▶ [SET EXERCISE]:
Exactly the lines between the line containing "What build123d script" and the line containing "seam_width = 2.0", together with those two lines, are to be output.

▶ [WORKING DATA]:
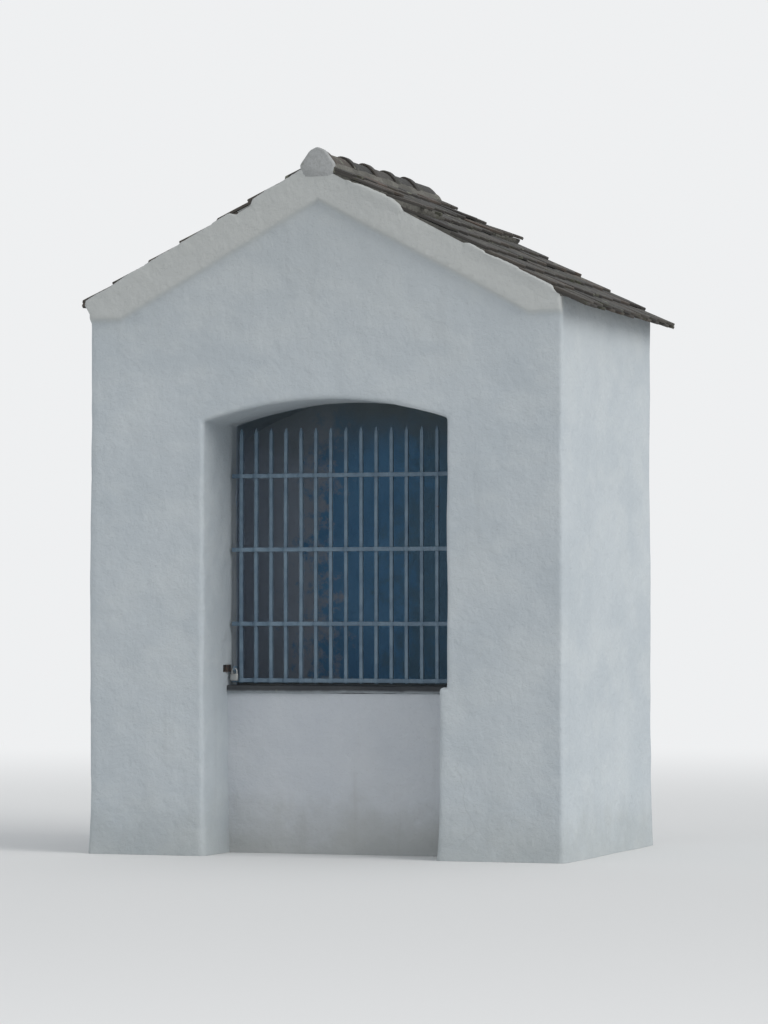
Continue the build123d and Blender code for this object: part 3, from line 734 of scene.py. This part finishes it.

---

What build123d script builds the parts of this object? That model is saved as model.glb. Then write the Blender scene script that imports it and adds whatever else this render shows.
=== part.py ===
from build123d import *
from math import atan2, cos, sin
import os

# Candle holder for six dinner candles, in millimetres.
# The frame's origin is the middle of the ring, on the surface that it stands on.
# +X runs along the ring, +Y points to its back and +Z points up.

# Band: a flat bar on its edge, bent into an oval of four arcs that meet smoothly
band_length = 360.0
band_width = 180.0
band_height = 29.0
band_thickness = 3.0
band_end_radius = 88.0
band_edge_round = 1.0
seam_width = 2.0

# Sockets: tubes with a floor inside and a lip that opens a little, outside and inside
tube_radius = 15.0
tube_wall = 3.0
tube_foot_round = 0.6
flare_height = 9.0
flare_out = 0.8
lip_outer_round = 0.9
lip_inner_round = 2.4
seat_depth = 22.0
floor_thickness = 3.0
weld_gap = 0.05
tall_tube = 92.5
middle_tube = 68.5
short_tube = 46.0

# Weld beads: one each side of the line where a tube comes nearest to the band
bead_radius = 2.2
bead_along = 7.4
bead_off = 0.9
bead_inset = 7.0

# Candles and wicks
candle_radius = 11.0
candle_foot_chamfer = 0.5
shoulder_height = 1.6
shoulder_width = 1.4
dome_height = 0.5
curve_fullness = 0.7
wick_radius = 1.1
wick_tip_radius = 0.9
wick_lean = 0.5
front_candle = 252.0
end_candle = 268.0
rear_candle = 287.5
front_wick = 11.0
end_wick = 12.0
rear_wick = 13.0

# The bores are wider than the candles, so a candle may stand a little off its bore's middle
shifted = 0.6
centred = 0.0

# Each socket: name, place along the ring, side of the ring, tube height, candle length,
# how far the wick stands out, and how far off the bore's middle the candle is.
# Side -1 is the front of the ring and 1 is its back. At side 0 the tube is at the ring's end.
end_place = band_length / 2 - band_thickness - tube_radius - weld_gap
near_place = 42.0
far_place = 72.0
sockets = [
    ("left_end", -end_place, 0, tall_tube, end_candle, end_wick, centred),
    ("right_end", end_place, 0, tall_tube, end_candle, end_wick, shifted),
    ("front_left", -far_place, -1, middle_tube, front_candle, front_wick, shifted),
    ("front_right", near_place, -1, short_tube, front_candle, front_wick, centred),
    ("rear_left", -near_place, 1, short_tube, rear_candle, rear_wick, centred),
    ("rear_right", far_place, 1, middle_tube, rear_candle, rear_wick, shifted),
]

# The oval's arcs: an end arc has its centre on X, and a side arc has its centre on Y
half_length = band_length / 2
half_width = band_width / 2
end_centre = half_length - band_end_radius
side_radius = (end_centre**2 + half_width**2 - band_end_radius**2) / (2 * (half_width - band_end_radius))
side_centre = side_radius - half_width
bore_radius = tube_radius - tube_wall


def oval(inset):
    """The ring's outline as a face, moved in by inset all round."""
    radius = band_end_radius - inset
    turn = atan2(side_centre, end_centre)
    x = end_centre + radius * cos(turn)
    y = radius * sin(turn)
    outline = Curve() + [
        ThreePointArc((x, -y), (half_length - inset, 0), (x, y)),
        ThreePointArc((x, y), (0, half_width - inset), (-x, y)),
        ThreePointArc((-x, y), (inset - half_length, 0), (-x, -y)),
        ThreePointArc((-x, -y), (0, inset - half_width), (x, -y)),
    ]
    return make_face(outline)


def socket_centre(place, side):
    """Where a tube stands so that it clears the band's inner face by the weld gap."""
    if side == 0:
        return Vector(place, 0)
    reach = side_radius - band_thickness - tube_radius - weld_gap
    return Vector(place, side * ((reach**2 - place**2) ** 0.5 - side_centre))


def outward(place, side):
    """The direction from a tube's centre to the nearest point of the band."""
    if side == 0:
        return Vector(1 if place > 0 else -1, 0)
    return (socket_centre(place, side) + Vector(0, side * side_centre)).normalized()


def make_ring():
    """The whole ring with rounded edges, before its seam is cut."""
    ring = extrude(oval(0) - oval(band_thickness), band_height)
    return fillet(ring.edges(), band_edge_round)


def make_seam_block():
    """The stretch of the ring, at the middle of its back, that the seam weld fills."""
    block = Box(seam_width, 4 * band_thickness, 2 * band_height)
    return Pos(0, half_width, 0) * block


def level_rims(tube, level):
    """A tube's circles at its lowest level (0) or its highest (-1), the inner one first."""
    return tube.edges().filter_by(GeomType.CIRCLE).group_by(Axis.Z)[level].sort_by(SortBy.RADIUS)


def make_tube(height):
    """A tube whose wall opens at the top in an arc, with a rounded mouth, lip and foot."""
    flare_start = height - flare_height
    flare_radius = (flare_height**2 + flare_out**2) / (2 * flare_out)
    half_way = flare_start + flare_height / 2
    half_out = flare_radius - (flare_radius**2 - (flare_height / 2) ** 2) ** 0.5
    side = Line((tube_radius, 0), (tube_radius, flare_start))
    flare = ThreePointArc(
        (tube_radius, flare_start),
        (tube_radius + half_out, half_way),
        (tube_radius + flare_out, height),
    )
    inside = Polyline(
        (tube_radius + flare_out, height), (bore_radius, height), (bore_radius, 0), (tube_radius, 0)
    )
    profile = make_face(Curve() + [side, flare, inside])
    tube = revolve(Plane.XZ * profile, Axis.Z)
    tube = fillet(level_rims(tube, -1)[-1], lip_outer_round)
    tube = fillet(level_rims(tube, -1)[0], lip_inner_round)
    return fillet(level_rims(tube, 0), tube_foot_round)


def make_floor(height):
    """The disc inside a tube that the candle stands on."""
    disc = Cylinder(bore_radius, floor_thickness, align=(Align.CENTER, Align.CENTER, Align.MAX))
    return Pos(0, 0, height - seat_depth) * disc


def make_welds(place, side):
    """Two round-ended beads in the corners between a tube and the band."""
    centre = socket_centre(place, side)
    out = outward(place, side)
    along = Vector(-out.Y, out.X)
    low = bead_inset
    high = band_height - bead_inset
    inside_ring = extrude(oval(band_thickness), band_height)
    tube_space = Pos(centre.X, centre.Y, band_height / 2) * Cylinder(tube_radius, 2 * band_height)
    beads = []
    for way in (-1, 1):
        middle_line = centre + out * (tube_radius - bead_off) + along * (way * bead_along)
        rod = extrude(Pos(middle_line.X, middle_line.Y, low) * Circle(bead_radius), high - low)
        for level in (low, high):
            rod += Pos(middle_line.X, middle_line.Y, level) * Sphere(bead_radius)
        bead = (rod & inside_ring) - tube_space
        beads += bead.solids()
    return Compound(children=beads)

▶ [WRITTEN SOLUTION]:
What build123d script builds the parts of this object? That model is saved as model.glb. Then write the Blender scene script that imports it and adds whatever else this render shows.
=== part.py ===
from build123d import *
from math import atan2, cos, sin
import os

# Candle holder for six dinner candles, in millimetres.
# The frame's origin is the middle of the ring, on the surface that it stands on.
# +X runs along the ring, +Y points to its back and +Z points up.

# Band: a flat bar on its edge, bent into an oval of four arcs that meet smoothly
band_length = 360.0
band_width = 180.0
band_height = 29.0
band_thickness = 3.0
band_end_radius = 88.0
band_edge_round = 1.0
seam_width = 2.0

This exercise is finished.